START PROVIDED DATA

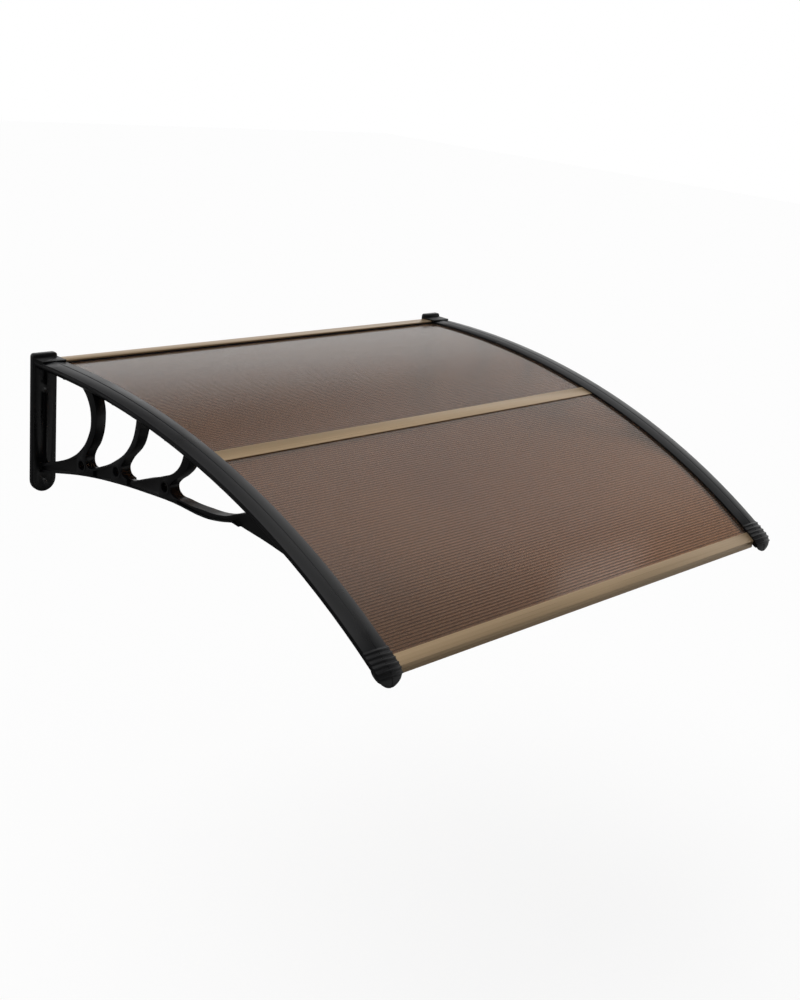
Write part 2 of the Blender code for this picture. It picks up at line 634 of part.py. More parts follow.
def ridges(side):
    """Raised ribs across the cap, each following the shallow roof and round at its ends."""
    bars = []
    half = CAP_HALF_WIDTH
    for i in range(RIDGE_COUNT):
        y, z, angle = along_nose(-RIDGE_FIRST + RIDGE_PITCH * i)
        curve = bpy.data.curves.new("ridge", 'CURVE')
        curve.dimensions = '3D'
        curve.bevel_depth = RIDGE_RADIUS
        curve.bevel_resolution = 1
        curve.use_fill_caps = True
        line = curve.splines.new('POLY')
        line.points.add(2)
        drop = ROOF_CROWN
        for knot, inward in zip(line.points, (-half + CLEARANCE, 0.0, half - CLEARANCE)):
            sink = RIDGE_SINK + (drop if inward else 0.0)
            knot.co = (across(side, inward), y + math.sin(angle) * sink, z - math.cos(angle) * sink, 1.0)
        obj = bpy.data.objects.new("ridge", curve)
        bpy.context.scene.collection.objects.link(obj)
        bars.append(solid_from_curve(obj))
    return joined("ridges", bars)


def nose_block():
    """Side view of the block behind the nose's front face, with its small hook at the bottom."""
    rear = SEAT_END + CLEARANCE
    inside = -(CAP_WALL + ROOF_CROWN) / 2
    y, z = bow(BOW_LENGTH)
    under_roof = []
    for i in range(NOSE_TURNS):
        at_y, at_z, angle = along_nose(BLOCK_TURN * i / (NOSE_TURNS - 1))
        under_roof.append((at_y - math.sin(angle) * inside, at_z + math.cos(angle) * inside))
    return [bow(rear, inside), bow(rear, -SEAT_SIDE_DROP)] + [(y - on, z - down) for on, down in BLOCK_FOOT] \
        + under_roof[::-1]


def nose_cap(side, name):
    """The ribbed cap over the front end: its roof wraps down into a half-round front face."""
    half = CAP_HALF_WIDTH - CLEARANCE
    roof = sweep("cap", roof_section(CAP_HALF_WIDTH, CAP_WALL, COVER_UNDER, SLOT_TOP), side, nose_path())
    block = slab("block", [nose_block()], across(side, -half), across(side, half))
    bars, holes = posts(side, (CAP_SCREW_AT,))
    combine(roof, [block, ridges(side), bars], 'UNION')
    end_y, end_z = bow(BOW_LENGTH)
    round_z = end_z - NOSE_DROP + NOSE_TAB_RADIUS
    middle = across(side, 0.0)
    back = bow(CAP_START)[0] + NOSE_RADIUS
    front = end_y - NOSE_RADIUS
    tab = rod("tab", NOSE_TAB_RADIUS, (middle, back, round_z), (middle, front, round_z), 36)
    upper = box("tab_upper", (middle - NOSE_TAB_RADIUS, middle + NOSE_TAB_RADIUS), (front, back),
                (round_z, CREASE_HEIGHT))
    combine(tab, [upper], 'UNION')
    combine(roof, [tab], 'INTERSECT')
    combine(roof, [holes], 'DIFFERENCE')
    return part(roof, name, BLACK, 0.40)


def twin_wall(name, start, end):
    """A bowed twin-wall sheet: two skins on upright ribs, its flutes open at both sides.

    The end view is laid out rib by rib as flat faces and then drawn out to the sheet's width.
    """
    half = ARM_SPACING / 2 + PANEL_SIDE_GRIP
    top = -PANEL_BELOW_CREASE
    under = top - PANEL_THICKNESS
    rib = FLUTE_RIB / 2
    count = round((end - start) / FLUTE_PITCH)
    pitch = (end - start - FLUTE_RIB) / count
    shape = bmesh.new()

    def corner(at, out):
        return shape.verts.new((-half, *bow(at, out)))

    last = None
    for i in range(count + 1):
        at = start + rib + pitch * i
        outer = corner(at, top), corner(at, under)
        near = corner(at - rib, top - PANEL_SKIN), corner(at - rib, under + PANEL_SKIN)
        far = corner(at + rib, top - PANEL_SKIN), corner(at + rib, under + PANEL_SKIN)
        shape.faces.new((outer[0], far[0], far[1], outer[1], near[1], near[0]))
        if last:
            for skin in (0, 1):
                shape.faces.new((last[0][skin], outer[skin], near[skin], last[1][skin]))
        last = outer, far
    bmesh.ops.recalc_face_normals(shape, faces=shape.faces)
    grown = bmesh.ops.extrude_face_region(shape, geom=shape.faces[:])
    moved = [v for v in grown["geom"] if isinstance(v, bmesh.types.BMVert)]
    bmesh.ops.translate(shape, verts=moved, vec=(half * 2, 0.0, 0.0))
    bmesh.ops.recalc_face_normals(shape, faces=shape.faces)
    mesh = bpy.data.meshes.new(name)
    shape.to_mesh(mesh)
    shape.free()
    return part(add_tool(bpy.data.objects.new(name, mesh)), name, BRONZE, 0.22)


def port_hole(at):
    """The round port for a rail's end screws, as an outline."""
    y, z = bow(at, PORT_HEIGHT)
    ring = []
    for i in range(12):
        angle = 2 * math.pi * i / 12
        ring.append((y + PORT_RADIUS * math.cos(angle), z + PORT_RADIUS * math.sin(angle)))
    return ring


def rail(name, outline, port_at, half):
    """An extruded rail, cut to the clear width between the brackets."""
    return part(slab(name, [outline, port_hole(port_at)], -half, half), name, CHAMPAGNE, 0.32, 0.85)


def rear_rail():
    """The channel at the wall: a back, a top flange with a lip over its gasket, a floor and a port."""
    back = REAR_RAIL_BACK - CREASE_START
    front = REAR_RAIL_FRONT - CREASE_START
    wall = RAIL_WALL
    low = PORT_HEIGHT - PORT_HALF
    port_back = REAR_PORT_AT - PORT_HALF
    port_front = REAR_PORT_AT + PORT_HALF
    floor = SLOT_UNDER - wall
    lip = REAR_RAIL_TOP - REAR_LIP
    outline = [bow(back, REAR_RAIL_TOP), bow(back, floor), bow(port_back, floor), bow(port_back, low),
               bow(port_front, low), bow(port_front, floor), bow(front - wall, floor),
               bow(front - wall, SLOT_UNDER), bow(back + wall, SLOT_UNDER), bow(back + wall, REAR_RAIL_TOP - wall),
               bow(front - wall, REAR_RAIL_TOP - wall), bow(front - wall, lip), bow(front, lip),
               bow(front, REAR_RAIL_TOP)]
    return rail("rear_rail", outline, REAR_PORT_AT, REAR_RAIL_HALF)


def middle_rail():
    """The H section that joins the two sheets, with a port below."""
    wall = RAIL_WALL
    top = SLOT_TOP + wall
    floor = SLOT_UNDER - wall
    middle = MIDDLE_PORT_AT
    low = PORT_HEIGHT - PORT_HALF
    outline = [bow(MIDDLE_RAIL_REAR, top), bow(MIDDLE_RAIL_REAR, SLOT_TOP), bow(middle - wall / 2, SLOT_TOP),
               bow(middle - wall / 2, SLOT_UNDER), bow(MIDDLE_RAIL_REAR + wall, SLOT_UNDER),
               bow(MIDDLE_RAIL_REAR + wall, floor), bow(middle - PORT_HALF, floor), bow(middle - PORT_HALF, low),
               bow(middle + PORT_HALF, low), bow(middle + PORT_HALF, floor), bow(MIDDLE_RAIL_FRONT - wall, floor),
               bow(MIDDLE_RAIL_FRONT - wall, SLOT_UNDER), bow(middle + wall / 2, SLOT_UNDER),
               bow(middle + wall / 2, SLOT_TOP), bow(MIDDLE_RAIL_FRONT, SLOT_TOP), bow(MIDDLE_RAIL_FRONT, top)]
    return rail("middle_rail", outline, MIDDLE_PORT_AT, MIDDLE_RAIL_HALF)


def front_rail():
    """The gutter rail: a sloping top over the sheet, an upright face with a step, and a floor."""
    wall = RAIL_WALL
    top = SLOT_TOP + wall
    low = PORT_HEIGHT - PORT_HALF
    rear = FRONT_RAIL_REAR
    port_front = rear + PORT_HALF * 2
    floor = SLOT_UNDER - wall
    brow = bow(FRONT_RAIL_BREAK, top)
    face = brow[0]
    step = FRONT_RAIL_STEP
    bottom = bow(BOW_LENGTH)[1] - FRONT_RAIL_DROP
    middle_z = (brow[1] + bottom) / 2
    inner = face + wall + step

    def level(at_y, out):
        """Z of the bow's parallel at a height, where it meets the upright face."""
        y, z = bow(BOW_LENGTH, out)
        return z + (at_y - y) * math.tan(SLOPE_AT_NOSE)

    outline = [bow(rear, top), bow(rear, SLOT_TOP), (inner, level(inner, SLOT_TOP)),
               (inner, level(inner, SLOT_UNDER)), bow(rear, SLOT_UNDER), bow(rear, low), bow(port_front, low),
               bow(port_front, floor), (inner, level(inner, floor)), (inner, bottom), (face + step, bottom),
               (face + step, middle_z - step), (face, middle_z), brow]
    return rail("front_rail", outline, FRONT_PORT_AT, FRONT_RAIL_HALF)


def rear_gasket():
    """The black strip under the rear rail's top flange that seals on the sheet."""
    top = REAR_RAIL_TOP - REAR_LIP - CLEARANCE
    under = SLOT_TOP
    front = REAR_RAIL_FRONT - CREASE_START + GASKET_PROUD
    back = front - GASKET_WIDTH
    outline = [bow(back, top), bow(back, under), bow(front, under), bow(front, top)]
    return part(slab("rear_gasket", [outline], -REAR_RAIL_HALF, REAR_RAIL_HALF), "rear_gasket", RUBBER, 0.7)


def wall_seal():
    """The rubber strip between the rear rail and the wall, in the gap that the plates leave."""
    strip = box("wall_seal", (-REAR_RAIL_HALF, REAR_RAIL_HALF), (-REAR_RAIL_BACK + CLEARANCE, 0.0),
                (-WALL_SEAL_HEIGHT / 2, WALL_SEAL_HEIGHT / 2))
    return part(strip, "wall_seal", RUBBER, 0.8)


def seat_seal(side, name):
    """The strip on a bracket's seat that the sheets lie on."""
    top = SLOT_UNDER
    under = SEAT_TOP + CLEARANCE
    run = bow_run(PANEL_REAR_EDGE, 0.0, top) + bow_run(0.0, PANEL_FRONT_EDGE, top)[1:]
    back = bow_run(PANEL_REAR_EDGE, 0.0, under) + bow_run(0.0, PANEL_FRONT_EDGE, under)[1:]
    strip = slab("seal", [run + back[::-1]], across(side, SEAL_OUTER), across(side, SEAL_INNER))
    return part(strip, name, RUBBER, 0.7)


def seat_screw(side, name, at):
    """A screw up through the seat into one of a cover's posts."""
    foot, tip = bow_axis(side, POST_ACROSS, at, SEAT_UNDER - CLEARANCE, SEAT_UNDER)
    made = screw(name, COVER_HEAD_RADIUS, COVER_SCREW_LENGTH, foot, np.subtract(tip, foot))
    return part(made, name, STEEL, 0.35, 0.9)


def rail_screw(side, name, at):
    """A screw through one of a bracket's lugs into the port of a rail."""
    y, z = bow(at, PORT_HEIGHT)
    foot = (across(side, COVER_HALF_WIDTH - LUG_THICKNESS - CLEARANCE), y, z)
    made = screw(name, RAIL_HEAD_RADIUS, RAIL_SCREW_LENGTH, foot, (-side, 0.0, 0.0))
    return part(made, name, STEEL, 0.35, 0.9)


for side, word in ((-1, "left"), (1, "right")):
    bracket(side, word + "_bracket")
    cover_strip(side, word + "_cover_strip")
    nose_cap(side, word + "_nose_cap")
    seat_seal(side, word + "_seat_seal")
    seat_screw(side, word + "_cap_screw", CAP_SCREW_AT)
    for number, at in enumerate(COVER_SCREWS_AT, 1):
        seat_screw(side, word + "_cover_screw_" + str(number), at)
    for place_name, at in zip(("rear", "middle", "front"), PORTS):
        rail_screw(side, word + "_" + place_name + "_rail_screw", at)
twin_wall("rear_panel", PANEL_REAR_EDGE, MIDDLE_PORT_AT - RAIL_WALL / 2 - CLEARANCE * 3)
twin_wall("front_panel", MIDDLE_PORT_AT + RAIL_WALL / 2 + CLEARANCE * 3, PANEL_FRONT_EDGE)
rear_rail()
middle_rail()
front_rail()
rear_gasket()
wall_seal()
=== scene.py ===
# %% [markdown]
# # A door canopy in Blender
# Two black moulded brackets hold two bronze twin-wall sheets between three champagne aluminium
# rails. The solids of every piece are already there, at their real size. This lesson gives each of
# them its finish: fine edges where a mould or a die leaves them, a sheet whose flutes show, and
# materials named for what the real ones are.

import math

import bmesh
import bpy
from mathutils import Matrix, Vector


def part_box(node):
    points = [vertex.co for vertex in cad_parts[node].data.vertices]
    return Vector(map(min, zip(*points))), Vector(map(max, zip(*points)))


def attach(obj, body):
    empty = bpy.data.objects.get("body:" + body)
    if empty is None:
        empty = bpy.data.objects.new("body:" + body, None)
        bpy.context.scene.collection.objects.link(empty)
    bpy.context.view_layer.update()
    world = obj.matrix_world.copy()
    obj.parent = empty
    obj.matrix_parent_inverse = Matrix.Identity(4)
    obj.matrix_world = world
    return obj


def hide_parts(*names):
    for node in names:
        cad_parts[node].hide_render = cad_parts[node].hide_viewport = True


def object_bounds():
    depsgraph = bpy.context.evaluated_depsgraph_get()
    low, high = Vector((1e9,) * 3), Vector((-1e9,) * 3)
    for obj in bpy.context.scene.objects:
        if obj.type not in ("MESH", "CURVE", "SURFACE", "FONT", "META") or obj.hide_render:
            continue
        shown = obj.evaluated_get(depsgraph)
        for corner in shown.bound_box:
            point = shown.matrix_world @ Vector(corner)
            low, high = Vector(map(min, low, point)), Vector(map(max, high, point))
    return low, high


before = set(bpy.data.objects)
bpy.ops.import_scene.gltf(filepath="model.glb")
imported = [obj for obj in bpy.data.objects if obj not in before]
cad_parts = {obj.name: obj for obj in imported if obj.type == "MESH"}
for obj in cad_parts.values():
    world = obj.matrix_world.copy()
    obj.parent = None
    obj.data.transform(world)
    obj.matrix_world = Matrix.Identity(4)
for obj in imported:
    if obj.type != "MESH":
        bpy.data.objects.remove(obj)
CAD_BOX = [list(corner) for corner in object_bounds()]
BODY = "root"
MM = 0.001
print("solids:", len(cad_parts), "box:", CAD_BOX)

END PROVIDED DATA

In the listing above, locate the line containing "for side, word" and the line containing "if empty is". Extract those two lines and every line between them, exactly as written, and only those.

for side, word in ((-1, "left"), (1, "right")):
    bracket(side, word + "_bracket")
    cover_strip(side, word + "_cover_strip")
    nose_cap(side, word + "_nose_cap")
    seat_seal(side, word + "_seat_seal")
    seat_screw(side, word + "_cap_screw", CAP_SCREW_AT)
    for number, at in enumerate(COVER_SCREWS_AT, 1):
        seat_screw(side, word + "_cover_screw_" + str(number), at)
    for place_name, at in zip(("rear", "middle", "front"), PORTS):
        rail_screw(side, word + "_" + place_name + "_rail_screw", at)
twin_wall("rear_panel", PANEL_REAR_EDGE, MIDDLE_PORT_AT - RAIL_WALL / 2 - CLEARANCE * 3)
twin_wall("front_panel", MIDDLE_PORT_AT + RAIL_WALL / 2 + CLEARANCE * 3, PANEL_FRONT_EDGE)
rear_rail()
middle_rail()
front_rail()
rear_gasket()
wall_seal()
=== scene.py ===
# %% [markdown]
# # A door canopy in Blender
# Two black moulded brackets hold two bronze twin-wall sheets between three champagne aluminium
# rails. The solids of every piece are already there, at their real size. This lesson gives each of
# them its finish: fine edges where a mould or a die leaves them, a sheet whose flutes show, and
# materials named for what the real ones are.

import math

import bmesh
import bpy
from mathutils import Matrix, Vector


def part_box(node):
    points = [vertex.co for vertex in cad_parts[node].data.vertices]
    return Vector(map(min, zip(*points))), Vector(map(max, zip(*points)))


def attach(obj, body):
    empty = bpy.data.objects.get("body:" + body)
    if empty is None:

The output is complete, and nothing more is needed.